Junto a un grupo de soldados de vuelta al frente, nos llevaron cerca del campo de batalla, pudo ser a La Fatarella, al pie de la sierra de Pandols, y allí nos reunimos con el IV batallón de la XI Brigada donde estábamos destinados a la unidad de transmisiones (comunicaciones telefónicas).
En plena batalla del Ebro encontré a mis compañeros de los alegres fines de semana en los bosques de Viena. Era un caluroso día de verano en una región de roca viva, en la sierra de Cavalls; los pobres muchachos me arrebataron la cantimplora con aspecto de animales acosados. Compartí con ellos algunos días de piojos, sed y continuo riesgo a morir.

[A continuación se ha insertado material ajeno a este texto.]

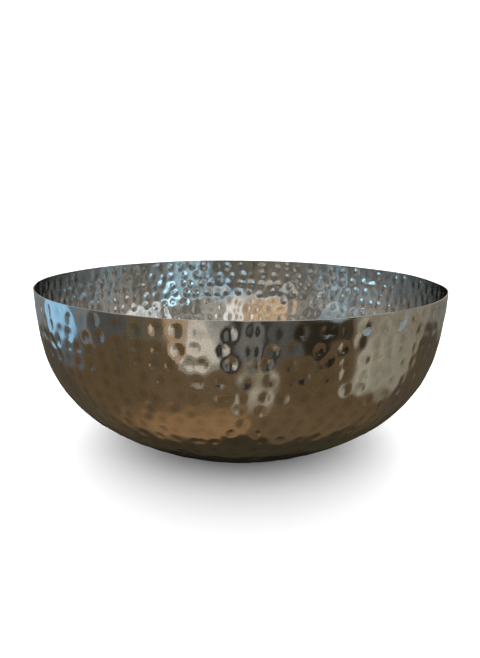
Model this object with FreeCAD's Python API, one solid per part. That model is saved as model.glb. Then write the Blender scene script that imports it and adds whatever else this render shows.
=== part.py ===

La mitad de nuestra unidad eran españoles, la mayoría de la quinta del biberón ya plenamente integrados en el batallón austríaco Doce de febrero. Para comunicarse habían inventado un raro lenguaje entre catalán, vienés y español, favorecido por ciertas coincidencias lingüísticas; danke se pronuncia como tanque, queso como kaese, blau es igual en catalán y en alemán, entre otras extrañas semejanzas. Encontré un ambiente de estrecha camaradería. Me contaron que se habían salvado la vida unos a otros en diversas ocasiones. Mi carrera de soldado fue muy breve pero me ha dejado, para el resto de mi vida, la convicción de que la guerra es inhumana, me avergoncé de haberme alistado voluntario.
Por orden del gobierno, el 23 de septiembre de 1938 retiraron del frente a todos los combatientes no españoles.